_Short task_: Copy out all lines where "data" appears.

+ + + + + + +

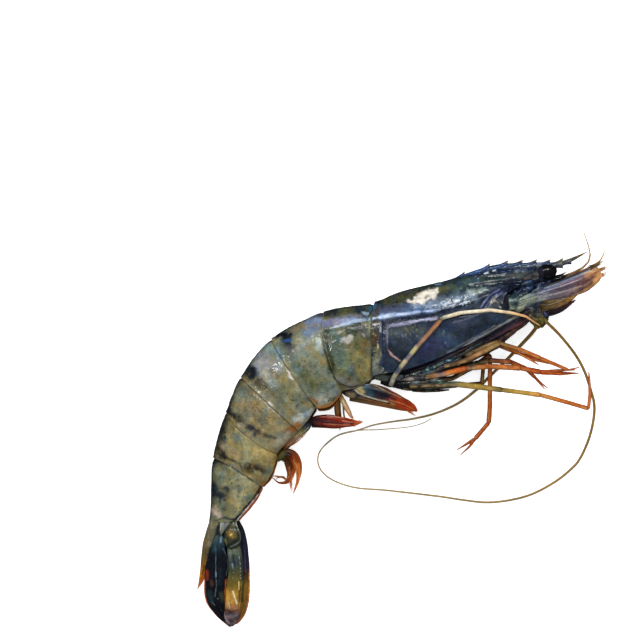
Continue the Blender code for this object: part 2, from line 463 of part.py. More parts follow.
def make_flank_leg(material, collection):
    """The fifth near leg, folded up so that it lies on the carapace."""
    x, y, radius = FLANK_LEG[0]
    points = [(x, y, FLANK_LEG_ROOT_HEIGHT, radius)]
    for x, y, radius in FLANK_LEG[1:]:
        reach = [flank_height(x + dx, y + dy) for dx in (-1, 0, 1) for dy in (-1, 0, 1)]
        points.append((x, y, max(*reach, FLANK_LEG_ROOT_HEIGHT) + radius + GAP / 2, radius))
    points += FLANK_LEG_TIP
    return tube("leg_near_5", points, material, collection)


def make_legs(plain, banded, collection, helpers):
    for name, points in LEGS.items():
        leg = tube(name, points, plain, collection)
        if name in FINGERS:
            join_solid(leg, tube(name + "_finger", FINGERS[name], plain, helpers))
    make_flank_leg(banded, collection)


def whip_points(name):
    """Evenly spaced points of a feeler's whip with a radius that tapers to the tip."""
    root = Vector(ANTENNA_BASES[name][-1][:3])
    root += (Vector(ANTENNA_WHIPS[name][0]) - root).normalized() * GAP
    route = [root, *ANTENNA_WHIPS[name]]
    fine = spline(route, np.linspace(0, len(route) - 1, 600))
    run = np.concatenate([[0], np.cumsum(np.linalg.norm(np.diff(fine, axis=0), axis=1))])
    count = int(round(run[-1] / WHIP_STEP))
    even = np.linspace(0, run[-1], count)
    thick, thin = WHIP_RADII[name]
    radius = thick + (thin - thick) * even / run[-1]
    line = np.column_stack([np.interp(even, run, fine[:, i]) for i in range(3)])
    line[:, 2] = np.maximum(line[:, 2], radius)
    return np.column_stack([line, radius])


def make_feelers(material, collection):
    for name, base in ANTENNA_BASES.items():
        tube(name + "_base", base, material, collection)
        tube(name, whip_points(name), material, collection)
    for name, points in ANTENNULES.items():
        tube(name, points, material, collection)


def make_eyes(material, collection, helpers):
    """An egg-shaped eye on a short stalk, on each side of the rostrum."""
    for name, (centre, stalk) in EYES.items():
        bpy.ops.mesh.primitive_uv_sphere_add(segments=16, ring_count=10, radius=MM)
        ball = bpy.context.object
        ball.name = name
        ball.data.name = name
        size = Matrix.Diagonal((*EYE_SIZE, 1.0))
        ball.data.transform(Matrix.Rotation(EYE_TILT, 4, "Z") @ size)
        ball.location = Vector(centre) * MM
        ball.data.materials.append(material)
        ball.data.shade_smooth()
        for owner in list(ball.users_collection):
            owner.objects.unlink(ball)
        collection.objects.link(ball)
        join_solid(ball, tube(name + "_stalk", stalk, material, helpers))


def blade_material(name, materials):
    if name.startswith("antenna_scale"):
        return materials["scale_shell"]
    if name.startswith("swimmeret"):
        return materials["swimmeret_shell"]
    if name in ("uropod_outer_near", "uropod_base_near", "telson"):
        return materials["tail_gold"]
    return materials["tail_shell"]


def main():
    clear_scene()
    prawn = new_collection("tiger_prawn")
    helpers = new_collection("helpers", helper=True)
    materials = {name: new_material(name) for name in COLOURS}
    make_carapace(materials["carapace_shell"], prawn, helpers)
    make_abdomen(materials["abdomen_shell"], prawn)
    make_sternum(materials["sternum_shell"], prawn)
    make_eyes(materials["eye"], prawn, helpers)
    make_legs(materials["leg_shell"], materials["leg_banded"], prawn, helpers)
    make_feelers(materials["feeler"], prawn)
    for name, points in BLADES.items():
        blade(name, points, blade_material(name, materials), prawn)


main()
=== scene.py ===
import math

import bpy
import numpy as np
from mathutils import Matrix, Vector


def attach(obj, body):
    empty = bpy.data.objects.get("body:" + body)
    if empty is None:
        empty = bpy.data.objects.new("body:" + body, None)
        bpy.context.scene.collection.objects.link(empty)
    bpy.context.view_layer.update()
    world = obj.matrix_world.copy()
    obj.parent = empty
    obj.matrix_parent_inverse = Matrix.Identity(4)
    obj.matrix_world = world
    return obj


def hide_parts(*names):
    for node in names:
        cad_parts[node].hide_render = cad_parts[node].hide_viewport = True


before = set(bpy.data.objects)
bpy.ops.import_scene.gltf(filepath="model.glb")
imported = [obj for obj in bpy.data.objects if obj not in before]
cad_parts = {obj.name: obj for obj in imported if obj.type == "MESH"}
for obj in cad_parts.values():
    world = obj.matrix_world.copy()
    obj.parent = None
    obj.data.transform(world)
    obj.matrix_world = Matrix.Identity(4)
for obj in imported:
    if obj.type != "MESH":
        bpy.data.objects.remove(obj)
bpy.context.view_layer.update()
unit = 0.001  # every table here is in millimetres
scene = bpy.context.scene
scene.view_settings.view_transform = "Standard"

# The camera looks straight down through a long lens, with the animal's back towards the top of the picture.
cameraLook = dict(middle=(-28.35, 38.5, 9), height=3000, viewWidth=224)


def placeCamera(look):
    camera = bpy.data.cameras.new("camera")
    camera.sensor_width = 36.0
    camera.lens = camera.sensor_width * look["height"] / look["viewWidth"]
    camera.clip_start = 0.01
    camera.clip_end = 100.0
    holder = bpy.data.objects.new("camera", camera)
    x, y, z = look["middle"]
    holder.location = (x * unit, y * unit, (z + look["height"]) * unit)
    scene.collection.objects.link(holder)
    scene.camera = holder


placeCamera(cameraLook)


# Shapes and colours: everything below works on whole arrays.

def linear(colour):  # a colour as a screen shows it, 0 to 255, to the linear values a shader takes
    share = np.asarray(colour, float) / 255
    return np.where(share <= 0.04045, share / 12.92, ((share + 0.055) / 1.055) ** 2.4)


def curveAt(points, t):  # the smooth curve through the points, where t = k is point k
    points = np.asarray(points, float)
    t = np.asarray(t, float)
    ends = np.vstack([2 * points[0] - points[1], points, 2 * points[-1] - points[-2]])
    k = np.clip(np.floor(t).astype(int), 0, len(points) - 2)
    f = (t - k)[..., None]
    a, b, c, d = (ends[k + i] for i in range(4))
    return b + 0.5 * f * (c - a + f * (2 * a - 5 * b + 4 * c - d + f * (3 * (b - c) + d - a)))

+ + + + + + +

_Task response_:
        ball.data.name = name
        ball.data.transform(Matrix.Rotation(EYE_TILT, 4, "Z") @ size)
        ball.data.materials.append(material)
        ball.data.shade_smooth()
    empty = bpy.data.objects.get("body:" + body)
        empty = bpy.data.objects.new("body:" + body, None)
before = set(bpy.data.objects)
imported = [obj for obj in bpy.data.objects if obj not in before]
    obj.data.transform(world)
        bpy.data.objects.remove(obj)
    camera = bpy.data.cameras.new("camera")
    holder = bpy.data.objects.new("camera", camera)